Let $P=\mathbf{k}\left[ s_{1},s_{2},\ldots,s_{n}\right] $ be the polynomial ring in $n$ indeterminates $s_{1},s_{2},\ldots,s_{n}$ over $\mathbf{k}$. Let $L$ be the localization of $P$ at the multiplicative subset $\left\{ s_{i}-s_{j}\ \mid\ \left( i,j\right) \in\left[ n\right] ^{2}\text{ satisfying }i<j\right\} $.
[If you are only looking for the question, scroll down to Section 3.]
The following fact, which I surprisingly could not find anywhere in the literature, describes $L$ as a $\mathbf{k}$-module:
Theorem 2. Consider the family of all elements of the form $\prod _{i=1}^{n}g_{i}\in L$, where each $g_{i}$ has either the form $\dfrac {1}{\left( s_{i}-s_{j}\right) ^{m}}$ for some $j\in\left\{ i+1,i+2,\ldots ,n\right\} $ and $m>0$ or the form $s_{i}^{k}$ for some $k\in\mathbb{N}$. This family is a basis of the $\mathbf{k}$-module $L$.
This is proven by an iterated partial-fractial decomposition (which appears to have a historical precedent -- the "method of Elliott" in MacMahon's partition analysis), inducting on $n$.

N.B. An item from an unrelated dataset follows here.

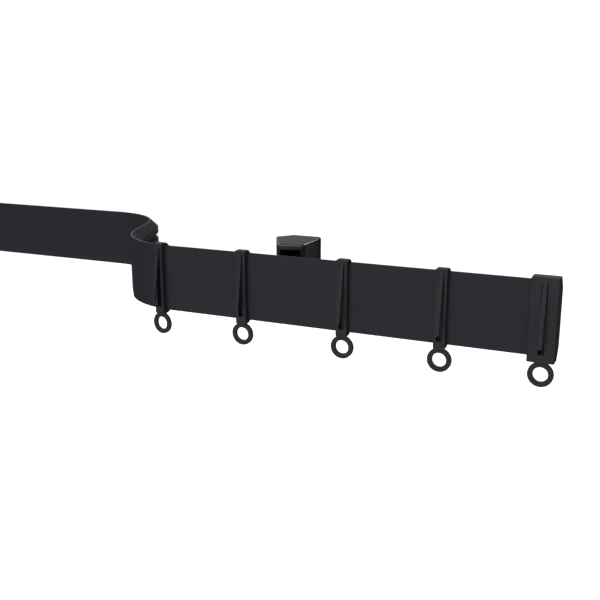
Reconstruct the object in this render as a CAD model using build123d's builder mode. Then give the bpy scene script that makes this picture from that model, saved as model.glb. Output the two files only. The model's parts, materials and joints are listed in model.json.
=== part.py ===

The basis in Theorem 2 is similar to the "forkless monomials" basis in Theorem 1, if we forget for a moment about the possibility of the $g_{i}$ being $s_{i}^{k}$. Indeed, if the $g_{i}$ are always of the form $\dfrac{1}{\left( s_{i}-s_{j}\right) ^{m}}$, then the resulting product $\prod_{i=1}^{n}g_{i}$ is a "forkless monomial" in the variables $\dfrac{1}{s_{i}-s_{j}}$. Does this mean that $\mathcal{X}/\mathcal{J}$ embeds into $L$ as a $\mathbf{k}$-algebra?
At least in a particular case, it does:
Proposition 3. Assume that $\beta=0$ and $\alpha=0$. Then, there is a $\mathbf{k}$-algebra homomorphism $H:\mathcal{X}/\mathcal{J}\rightarrow L$ sending each $\overline{x_{i,j}}$ (with $i<j$) to $\dfrac{1}{s_{i}-s_{j}}$. This homomorphism $H$ is injective (and, in fact, sends the "forkless monomial" basis from Theorem 1 to a subfamily of the basis from Theorem 2).
The image of $H$ is the algebra $\mathbf{K}\left[ \alpha_{\mathcal{A}} ^{-1}\right] $ in Definition 1.1 of Orlik/Terao 1994. That said, for some reason, everyone in the hyperplane arrangement community seems to care mostly about a finite-dimensional quotient of this algebra.
But back in the general case ($\beta$ and $\alpha$ arbitrary), the homomorphism $H$ from Proposition 3 does not seem to generalize. Instead, there is a more complicated homomorphism, which we will now construct.
3. The injectivity question
We define a $\mathbf{k} $-algebra homomorphism $A:\mathcal{X}/\mathcal{J}\rightarrow L$ by \begin{align} A\left( \overline{x_{i,j}}\right) =\dfrac{s_{i}s_{j}+\beta s_{j}+\alpha }{s_{i}-s_{j}}\qquad\text{for all }\left( i,j\right) \in\left[ n\right] ^{2}\text{ satisfying }i<j. \end{align} This $A$ is well-defined (easy to check). (My notations $s_{i}$ and $A$ here correspond to the notations $\widetilde{q}_{i}$ and $\widetilde{A}$ from my paper.)
Question 1. Is $A$ injective in the general case?
Note that I cannot answer this even in the case when $\alpha=0$ and $\beta=0$, since $A$ (unlike $H$) does not send forkless monomials to elements of the basis from Theorem 2.
To me, the nicest way to answer Question 1 (positively, of course) would be by proving that $A$ sends forkless monomials to $\mathbf{k}$-linearly independent elements of $L$. This would then yield that the forkless monomials are themselves $\mathbf{k}$-linearly independent, thus reproving the hard part of Theorem 1. Another option seems to be by extending the $\mathbf{k}$-algebra $\mathcal{X}/\mathcal{J}$ somehow and showing that $\mathcal{X}/\mathcal{J}$ embeds into the new algebra, then finding an isomorphism from that algebra to $L$.
Quite possibly, it is easier to work in a ring of Laurent series than to work in $L$. Fortunately, $L$ embeds into the ring of Laurent series in the variables $s_{1}/s_{2},\ s_{2}/s_{3},\ \ldots,\ s_{n-1}/s_{n},\ s_{n}$ (see Section 2.2 of my paper for a formal definition of this ring; for the analytically minded among us, this corresponds to the "regime" $\left| s_{1}\right| \ll\left| s_{2}\right| \ll\cdots\ll\left| s_{n}\right| \ll1$); the fraction $\dfrac{s_{i}s_{j}+\beta s_{j}+\alpha }{s_{i}-s_{j}}$ needs to be interpreted as $\dfrac{s_{i}+\beta+\alpha/s_{j} }{s_{i}/s_{j}-1}$ in this case. Working in this latter ring allows one to compare coefficients, which ideally should help proving linear independence. However, I have not been successful with this approach.